Wakes produced by upstream wind turbines have a profound influence on the performance of downstream machines. In fact, compared to clean isolated conditions, waked turbines experience a lower power output and increased loading. The wake of a turbine consists of a sheet of vorticity caused by the spanwise change in bound circulation along the blade, which rolls up forming concentrated root and tip vortices. These near-rotor coherent vortical structures distort and eventually break down, leading to an increased turbulent mixing and entrainment of kinetic energy across the wake shear layer. In turn, this leads to the recovery of the wake further downstream. The WakeAware project shall help to further understand the wake recovery mechanisms and finding techniques to enhance it, thus the central scientific question is: How can one accelerate wake recovery by a suitable combination of choices in the design of the rotor and adhoc control inputs, without significantly affecting power capture at the rotor disk?

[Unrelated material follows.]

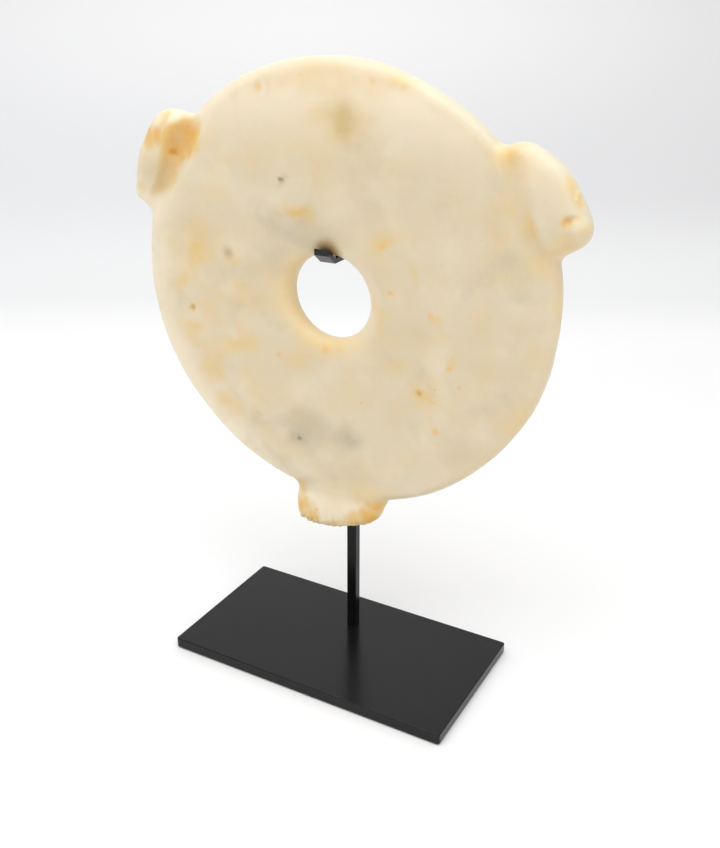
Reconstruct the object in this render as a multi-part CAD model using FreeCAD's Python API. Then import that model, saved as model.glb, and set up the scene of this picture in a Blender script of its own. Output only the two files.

An answer to this central question will be achieved by a combined experimental and numerical study pursuing the following related objectives: Advance the fundamental understanding of wake physics, clarifying what inputs, at which frequencies, and through which mechanisms accelerate the recovery of wind turbine wakes. Understand the main parameters in the aerodynamic design of a rotor that drive near-wake instability, breakdown, recovery and deflection. Optimize the choice of these parameters marrying the classical requirement of an efficient isolated-rotor power capture with the one of an enhanced wake recovery (which leads to an improved power capture at the plant level). Maximize the synergy among all aspects of the problem by co-designing the aerodynamics with the control inputs. Assess the benefits gained by the new knowledge generated within the project, by exercising the new analysis and design methods on relevant applications, capable of showing the potential impact of these results on the field. These objectives build on an improved understanding of wake physics, and marry rotor design with wake deflection, induction and mixing control inputs through the emerging concept of co-design. By reaching these objectives, a step towards the goal of “mitigating the crucially important problem of wake effects in wind farms”, recognized as one of the main priorities in the field of wind energy science can be accomplished.